◆ **TASK STATEMENT**: Only the lines from the one with "tail_lean = math.radians(tail_root_turn)" through the one with "before = set(bpy.data.objects)" are to be restated, word for word, with both of them included.

◆ **DATA FOR PROCESSING**:
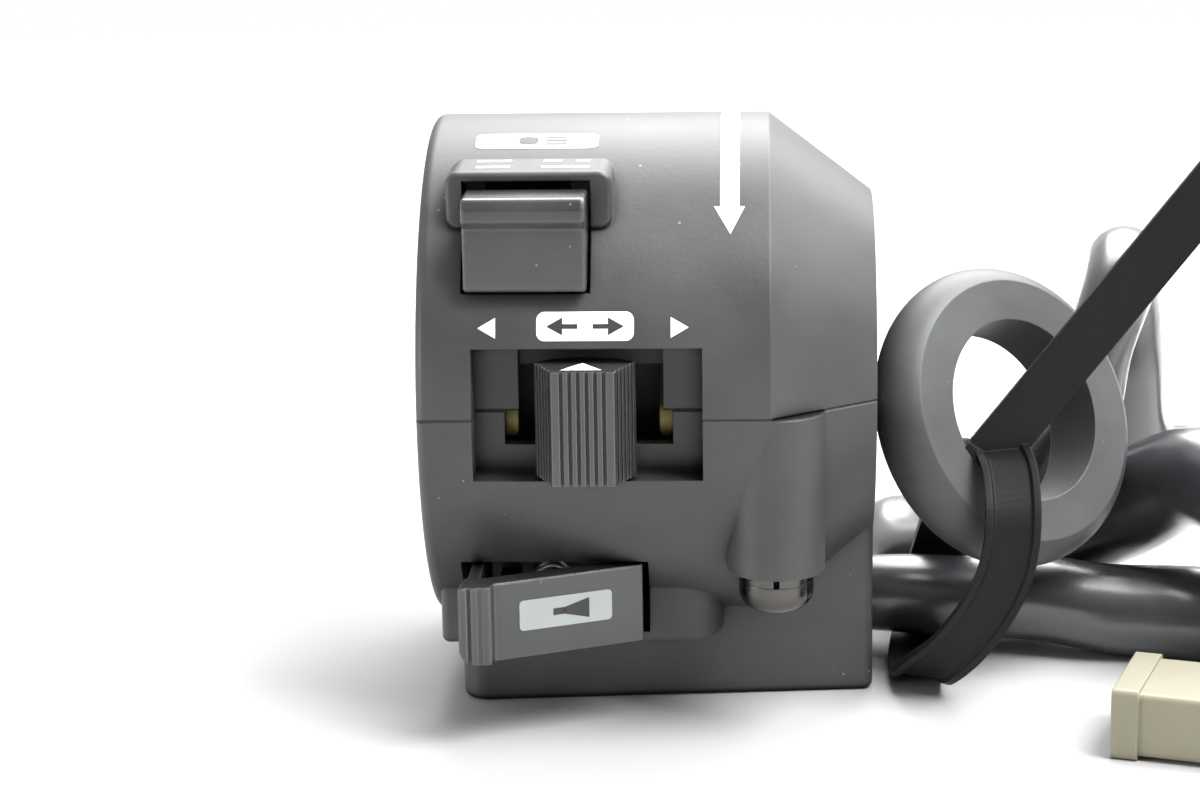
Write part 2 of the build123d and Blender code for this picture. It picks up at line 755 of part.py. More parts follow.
with BuildPart() as turn_fixed_contacts:
    for side in (-1, 1):
        x = -knob_middle + side * fixed_contact_reach
        with BuildSketch(Plane.XZ.offset(fixed_contact_front)):
            patch(x - fixed_contact_half_width, x + fixed_contact_half_width,
                  -fixed_contact_tip + fixed_contact_half_width, rail_inside)
            with Locations((x, -fixed_contact_tip + fixed_contact_half_width)):
                Circle(fixed_contact_half_width)
        extrude(amount=-fixed_contact_thickness)
        block(x - fixed_contact_half_width, x + fixed_contact_half_width, -fixed_contact_front,
              -turn_base_front, rail_inside - fixed_contact_thickness, rail_inside)
keep(turn_fixed_contacts, "turn_fixed_contacts")

# Horn lever: plate, ribbed pad, inner wall and hub
lever_run = math.hypot(lever_left - lever_right, lever_left_front - lever_right_front)
lever_in_x = -(lever_left_front - lever_right_front) / lever_run * lever_thickness
lever_in_y = (lever_left - lever_right) / lever_run * lever_thickness
with BuildPart() as horn_lever:
    with BuildSketch(Plane.XY.offset(-lever_bottom)) as plan:
        with BuildLine():
            Polyline((-lever_right, -lever_right_front), (-lever_left, -lever_left_front),
                     (-lever_left - pad_step, -pad_right_front), (-pad_left, -pad_front),
                     (-pad_left, -pad_front + lever_thickness),
                     (-pad_wall_left, -lever_left_front + lever_thickness),
                     (-pad_wall_left, -pad_wall_back), (-pad_wall_right, -pad_wall_back),
                     (-pad_wall_right, -lever_left_front + lever_in_y),
                     (-lever_left + lever_in_x, -lever_left_front + lever_in_y),
                     (-lever_right + lever_in_x, -lever_right_front + lever_in_y),
                     (-lever_right, -lever_right_front + lever_in_y), close=True)
        make_face()
        pad_pitch = (pad_left - lever_left - pad_step) / pad_rib_count
        for step in range(1, pad_rib_count):
            x = -pad_left + step * pad_pitch
            patch(x - pad_rib_groove / 2, x + pad_rib_groove / 2, -pad_front - overrun,
                  -pad_front + pad_rib_depth, mode=Mode.SUBTRACT)
    extrude(amount=lever_bottom - lever_top)
    with BuildSketch(Plane.XZ.offset(lever_right_front - lever_thickness)) as front:
        patch(-pad_left, 0, -lever_bottom, -lever_top)
        fillet(front.vertices().group_by(Axis.X)[0].sort_by(Axis.Y)[0], pad_bottom_round)
        fillet(front.vertices().group_by(Axis.X)[0].sort_by(Axis.Y)[-1], lever_edge_round)
    extrude(amount=pad_front - lever_right_front + 2 * lever_thickness, both=True, mode=Mode.INTERSECT)
    block(-arm_left, -arm_right, -lever_right_front + lever_in_y - overrun, -hub_y, -lever_bottom, -hub_top)
    post(-hub_x, -hub_y, -lever_bottom, -hub_top, hub_radius)
    spindle(-spring_seat_x, -spring_seat_z, -spring_seat_front, -spring_seat_y, spring_seat_radius)
    post(-hub_x, -hub_y, -lever_bottom - overrun, -hub_top + overrun, pin_radius + pin_running_gap,
         mode=Mode.SUBTRACT)
keep(horn_lever, "horn_lever")

with BuildPart() as horn_pivot_pin:
    post(-hub_x, -hub_y, -pin_low, -pin_high, pin_radius)
keep(horn_pivot_pin, "horn_pivot_pin")

horn_spring_length = spring_seat_y - horn_plate_front
with BuildPart() as horn_return_spring:
    horn_rise = horn_spring_length - horn_spring_wire
    with BuildLine() as path:
        Helix(horn_rise / horn_spring_turns, horn_rise, horn_spring_radius,
              center=(-spring_seat_x, -spring_seat_y + horn_spring_wire / 2, -spring_seat_z),
              direction=(0, 1, 0))
    with BuildSketch(Plane(origin=path.line @ 0, z_dir=path.line % 0)):
        Circle(horn_spring_wire / 2)
    sweep(is_frenet=True)
keep(horn_return_spring, "horn_return_spring")

with BuildPart() as horn_contact_plate:
    block(-horn_plate_left, -horn_plate_right, -horn_plate_front, -horn_plate_back, -horn_plate_low,
          -horn_plate_high)
    for x in (-horn_plate_left + horn_post_inset, -horn_plate_right - horn_post_inset):
        spindle(x, -horn_post_drop, -horn_plate_front - overrun, -horn_plate_back + overrun,
                small_screw_radius + screw_running_gap, mode=Mode.SUBTRACT)
keep(horn_contact_plate, "horn_contact_plate")

with BuildPart() as horn_plate_screws:
    for x in (-horn_plate_left + horn_post_inset, -horn_plate_right - horn_post_inset):
        spindle(x, -horn_post_drop, -horn_plate_front - small_screw_reach / 2 + overrun, -horn_plate_back,
                small_screw_radius)
        spindle(x, -horn_post_drop, -horn_plate_back, -horn_plate_back + small_screw_head_height,
                small_screw_head_radius)
keep(horn_plate_screws, "horn_plate_screws")

with BuildPart() as horn_fixed_contact:
    block(-horn_contact_x - horn_contact_half, -horn_contact_x + horn_contact_half, -horn_contact_front,
          -horn_plate_front, -spring_seat_z - horn_contact_thickness / 2,
          -spring_seat_z + horn_contact_thickness / 2)
    block(-horn_contact_x - horn_contact_half, -horn_contact_x + horn_contact_half, -horn_contact_front,
          -horn_contact_front + horn_contact_thickness, -spring_seat_z - horn_contact_half,
          -spring_seat_z + horn_contact_half)
keep(horn_fixed_contact, "horn_fixed_contact")

with BuildPart() as horn_moving_contact:
    spindle(-horn_contact_x, -spring_seat_z, -lever_left_front + lever_in_y, -horn_moving_tip,
            horn_moving_radius)
    add(horn_lever.part, mode=Mode.SUBTRACT)
keep(horn_moving_contact, "horn_moving_contact")

# Grommet in the wiring outlet
with BuildPart() as sleeve_grommet:
    with BuildSketch(Plane.YZ.offset(case_half - end_wall)):
        with Locations((outlet_y, -outlet_drop)):
            Circle(outlet_radius)
            Circle(outlet_radius - grommet_wall, mode=Mode.SUBTRACT)
    extrude(amount=end_wall)
    with BuildSketch(Plane.YZ.offset(case_half - end_wall)):
        with Locations((outlet_y, -outlet_drop)):
            Circle(outlet_radius + grommet_flange)
            Circle(outlet_radius - grommet_wall, mode=Mode.SUBTRACT)
    extrude(amount=-grommet_flange_thickness)
keep(sleeve_grommet, "sleeve_grommet")

# Sleeve: along the floor, round a wide loop, up behind the ring, over itself and down to its far end
sleeve_points = [
    (26, 4, -30.8), (42, 4, -30.8), (60, 1.5, -32.3), (84, 0, -32.4), (112, -6, -32.4), (144, -4, -32.4),
    (169, 15, -32.4), (173, 45, -32.4), (154, 70, -32.4), (122, 79, -32.4), (94, 75, -32.4), (74, 65, -32.4),
    (63, 53, -24.0), (62, 50, 3.5), (59, 25.5, 4.0), (51.5, 27.5, -21.0), (46, 39.5, -32.4), (30, 36, -32.4),
    (31, 17.5, -32.4), (53.5, 16, -28.0), (66.5, 3, -12.5), (79, -11.5, -24.0), (91, -18.5, -31.3),
    (104, -26, -32.4),
]


def bend_radii(points):
    """Radius of each bend of a route, as large as the two runs beside it allow."""
    radii = []
    for before, point, after in zip(points, points[1:], points[2:]):
        arriving = Vector(*point) - Vector(*before)
        leaving = Vector(*after) - Vector(*point)
        turn = math.radians(arriving.get_angle(leaving))
        radii.append(bend_share * min(arriving.length, leaving.length) / math.tan(turn / 2))
    return radii


def tube(points, radius, label):
    """Plain tube along a route of straight runs and tangent arcs; prints its radii, length and volume."""
    radii = bend_radii(points)
    with BuildPart() as body:
        with BuildLine() as path:
            FilletPolyline(*points, radius=radii)
        with BuildSketch(Plane(origin=path.line @ 0, z_dir=path.line % 0)):
            Circle(radius)
        sweep()
    length = path.wires()[0].length
    print(label, "bend radii", [round(value, 1) for value in radii])
    print(label, "length", round(length, 1), "volume", round(body.part.volume, 1), "section by length",
          round(math.pi * radius ** 2 * length, 1))
    return body


harness_sleeve = tube(sleeve_points, sleeve_radius, "harness_sleeve")
keep(harness_sleeve, "harness_sleeve")

# Wires between the sleeve's far end and the connector
wire_routes = {
    "wire_brown": [(102.8, -28.08, -32.4), (109.7, -32.1, -33.0), (114.5, -39, -36.9), (106.5, -46, -36.9),
                   (93, -41.5, -36.5), (79.456, -32.35, -33.8), (71.256, -29.65, -33.8)],
    "wire_yellow": [(104, -26, -32.4), (111.5, -30.3, -33.0), (119, -39, -36.9), (110, -51, -36.9),
                    (94, -47, -36.5), (78.7, -36.35, -33.8), (70, -33.5, -33.8)],
    "wire_green": [(105.2, -23.92, -32.4), (113.5, -28.7, -33.0), (123.5, -40, -36.9), (112.5, -56, -36.9),
                   (94.5, -52.5, -36.5), (77.944, -40.35, -33.8), (68.744, -37.35, -33.8)],
}
for label, points in wire_routes.items():
    keep(tube(points, wire_radius, label), label)

# Connector on the floor, its wires in a row of cavities
connector_run = Vector(-connector_x_share, connector_y_share, 0).normalized()
connector_plane = Plane(origin=(connector_x, connector_y, connector_z), x_dir=(0, 0, 1),
                        z_dir=(connector_run.X, connector_run.Y, connector_run.Z))
with BuildPart() as connector_housing:
    with BuildSketch(connector_plane) as end:
        Rectangle(connector_height, connector_width)
        fillet(end.vertices(), connector_round)
    extrude(amount=connector_length)
    with BuildSketch(connector_plane.offset(connector_length)) as rim:
        Rectangle(connector_height + connector_rim, connector_width + connector_rim)
        fillet(rim.vertices(), connector_round)
    extrude(amount=-connector_rim_length)
    with BuildSketch(connector_plane.offset(connector_length)):
        with GridLocations(0, connector_pitch, 1, wire_count):
            Rectangle(connector_cavity, connector_cavity)
    extrude(amount=-connector_length + connector_back, mode=Mode.SUBTRACT)
keep(connector_housing, "connector_housing")

with BuildPart() as connector_terminals:
    with BuildSketch(connector_plane.offset(connector_back)):
        with GridLocations(0, connector_pitch, 1, wire_count):
            Rectangle(terminal_width, terminal_thickness)
    extrude(amount=connector_length - 2 * connector_back)
keep(connector_terminals, "connector_terminals")

# Bar ring: a plain bore, flat faces and a swelling outside
ring_normal = Vector(ring_face_x_share, ring_face_y_share, ring_face_z_share).normalized()
ring_centre = Vector(ring_x, -ring_y, -ring_z)
with BuildPart() as upright_ring:
    with BuildSketch(Plane.XZ) as half:
        with BuildLine():
            Polyline((ring_face_radius, 0), (ring_bore_radius, 0), (ring_bore_radius, -ring_width),
                     (ring_face_radius, -ring_width))
            ThreePointArc((ring_face_radius, -ring_width), (ring_outer_radius, -ring_width / 2),
                          (ring_face_radius, 0))
        make_face()
    revolve(axis=Axis.Z)
with BuildPart() as bar_ring:
    add(Plane(origin=ring_centre, z_dir=ring_normal).location * upright_ring.part)
keep(bar_ring, "bar_ring")

# Strap: a band round the sleeve and the ring's rim, and its tail
ring_down = (Vector(0, 0, -1) + ring_normal * ring_normal.Z).normalized()
tie = math.radians(ring_tie_turn)
tie_run = ring_down * math.cos(tie) + ring_normal.cross(ring_down) * math.sin(tie)
rim_middle = (ring_bore_radius + ring_outer_radius) / 2
rim_centre = ring_centre - ring_normal * (ring_width / 2) + tie_run * rim_middle
sleeve_centre = Vector(strap_sleeve_x, strap_sleeve_y, -strap_sleeve_drop)
strap_run = (rim_centre - sleeve_centre).normalized()
strap_across = (Vector(1, 0, 0) - strap_run * strap_run.X).normalized()
strap_plane = Plane(origin=sleeve_centre, x_dir=strap_run, z_dir=strap_across)
rim_reach = (rim_centre - sleeve_centre).length
rim_loop_radius = math.hypot(ring_width, ring_outer_radius - ring_bore_radius) / 2 + strap_ring_room


def strap_loop(grow):
    """Outline round the sleeve and the rim, grown outwards, in the sketch that is open."""
    with BuildSketch(mode=Mode.PRIVATE) as rounds:
        Circle(sleeve_radius + strap_gap + grow)
        with Locations((rim_reach, 0)):
            Circle(rim_loop_radius + grow)
    return make_hull(rounds.sketch.edges(), mode=Mode.PRIVATE)


tail_lean = math.radians(tail_root_turn)
tail_side = strap_run * math.cos(tail_lean) + strap_run.cross(strap_across) * math.sin(tail_lean)
tail_root = rim_centre + tail_side * (rim_loop_radius + strap_thickness / 2)
tail_run = Vector(*tail_end) - tail_root
tail_out = (Vector(0, -1, 0) + tail_run.normalized() * tail_run.normalized().Y).normalized()
tail_plane = Plane(origin=tail_root, x_dir=tail_run.normalized(), z_dir=tail_out)
with BuildPart() as harness_strap:
    with BuildSketch(strap_plane.offset(-strap_width / 2)):
        add(strap_loop(strap_thickness))
        add(strap_loop(0), mode=Mode.SUBTRACT)
    extrude(amount=strap_width)
    with BuildSketch(tail_plane):
        with Locations((tail_run.length / 2, 0)):
            Rectangle(tail_run.length, strap_width)
    extrude(amount=strap_thickness / 2, both=True)
    with BuildSketch(tail_plane):
        with Locations((buckle_length / 2, 0)):
            Rectangle(buckle_length, buckle_width)
    extrude(amount=buckle_thickness / 2, both=True)
    add(harness_sleeve.part, mode=Mode.SUBTRACT)
    add(bar_ring.part, mode=Mode.SUBTRACT)
keep(harness_strap, "harness_strap")
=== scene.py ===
# %% [markdown]
# ## The frame
# The CAD model comes in at its real size, in metres. Its origin is on the bar's axis in the middle of the
# switch, so every size below can be read off with calipers on a real switch. Sizes are written in
# millimetres and turned into metres where a mesh is made.

# %% Load the frame
import json
import math

import bmesh
import bpy
from mathutils import Matrix, Vector, noise


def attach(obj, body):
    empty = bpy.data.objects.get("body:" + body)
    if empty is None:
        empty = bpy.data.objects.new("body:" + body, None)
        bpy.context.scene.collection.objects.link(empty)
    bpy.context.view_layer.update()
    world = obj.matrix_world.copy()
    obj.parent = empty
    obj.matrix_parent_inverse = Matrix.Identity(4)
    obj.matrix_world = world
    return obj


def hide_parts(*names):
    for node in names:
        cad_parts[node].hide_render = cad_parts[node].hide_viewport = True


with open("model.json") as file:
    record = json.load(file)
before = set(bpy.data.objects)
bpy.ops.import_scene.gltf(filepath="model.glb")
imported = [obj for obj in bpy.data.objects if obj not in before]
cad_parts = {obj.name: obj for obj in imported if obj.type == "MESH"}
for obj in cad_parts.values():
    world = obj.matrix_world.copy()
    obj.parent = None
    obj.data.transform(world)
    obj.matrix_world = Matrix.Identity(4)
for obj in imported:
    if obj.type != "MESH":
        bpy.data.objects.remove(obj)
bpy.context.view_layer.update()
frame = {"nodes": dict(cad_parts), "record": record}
nodes = frame["nodes"]
mm = 0.001

# %% [markdown]
# ## Camera
# The photo was taken from a little above, with the bar lying almost straight across. A long lens keeps the
# two ends of the switch nearly the same height. Place and turn come from matching the edges of the case to
# the photo.

# %% Camera
camera_place = Vector((11.7, -354.3, 81.8)) * mm
camera_right = Vector((0.99871, 0.04825, -0.01564))
camera_up = Vector((0.00372, 0.23780, 0.97131))


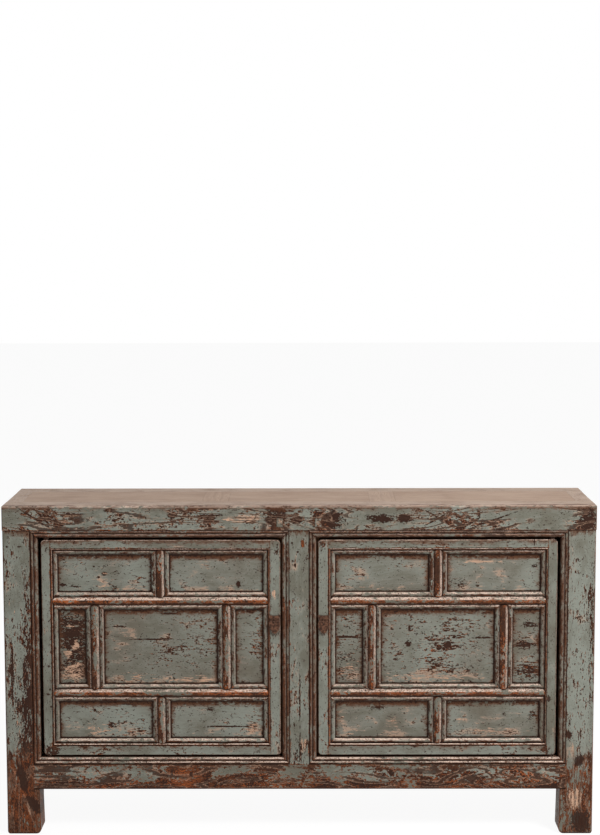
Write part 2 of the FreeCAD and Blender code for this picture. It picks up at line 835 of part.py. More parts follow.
def bottom_rail_back(cabinet, size):
    """Bottom back rail: plain, with a groove for the back boards and bearer housings."""
    length = 2 * size.back_half
    height = size.bottom_rail_height
    piece = Piece(cabinet, "bottom_rail_back", length)
    piece.pad(SECTION, plain_section(size, height, size.post_depth), length)
    finish_bottom_rail(piece, size)
    groove = (0, size.board_setback, height - size.groove_depth)
    piece.block("Subtractive", groove, (length, size.board_thickness, size.groove_depth + OVERCUT))
    tenon = size.frame_tenon
    corner = (length / 2 - tenon, size.board_setback, height - size.short_tenon_length)
    piece.block("Subtractive", corner, (2 * tenon, size.board_thickness, size.short_tenon_length + OVERCUT))
    return piece.place(length / 2, size.post_face, size.foot_height, yaw=180)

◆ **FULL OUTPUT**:
tail_lean = math.radians(tail_root_turn)
tail_side = strap_run * math.cos(tail_lean) + strap_run.cross(strap_across) * math.sin(tail_lean)
tail_root = rim_centre + tail_side * (rim_loop_radius + strap_thickness / 2)
tail_run = Vector(*tail_end) - tail_root
tail_out = (Vector(0, -1, 0) + tail_run.normalized() * tail_run.normalized().Y).normalized()
tail_plane = Plane(origin=tail_root, x_dir=tail_run.normalized(), z_dir=tail_out)
with BuildPart() as harness_strap:
    with BuildSketch(strap_plane.offset(-strap_width / 2)):
        add(strap_loop(strap_thickness))
        add(strap_loop(0), mode=Mode.SUBTRACT)
    extrude(amount=strap_width)
    with BuildSketch(tail_plane):
        with Locations((tail_run.length / 2, 0)):
            Rectangle(tail_run.length, strap_width)
    extrude(amount=strap_thickness / 2, both=True)
    with BuildSketch(tail_plane):
        with Locations((buckle_length / 2, 0)):
            Rectangle(buckle_length, buckle_width)
    extrude(amount=buckle_thickness / 2, both=True)
    add(harness_sleeve.part, mode=Mode.SUBTRACT)
    add(bar_ring.part, mode=Mode.SUBTRACT)
keep(harness_strap, "harness_strap")
=== scene.py ===
# %% [markdown]
# ## The frame
# The CAD model comes in at its real size, in metres. Its origin is on the bar's axis in the middle of the
# switch, so every size below can be read off with calipers on a real switch. Sizes are written in
# millimetres and turned into metres where a mesh is made.

# %% Load the frame
import json
import math

import bmesh
import bpy
from mathutils import Matrix, Vector, noise


def attach(obj, body):
    empty = bpy.data.objects.get("body:" + body)
    if empty is None:
        empty = bpy.data.objects.new("body:" + body, None)
        bpy.context.scene.collection.objects.link(empty)
    bpy.context.view_layer.update()
    world = obj.matrix_world.copy()
    obj.parent = empty
    obj.matrix_parent_inverse = Matrix.Identity(4)
    obj.matrix_world = world
    return obj


def hide_parts(*names):
    for node in names:
        cad_parts[node].hide_render = cad_parts[node].hide_viewport = True


with open("model.json") as file:
    record = json.load(file)
before = set(bpy.data.objects)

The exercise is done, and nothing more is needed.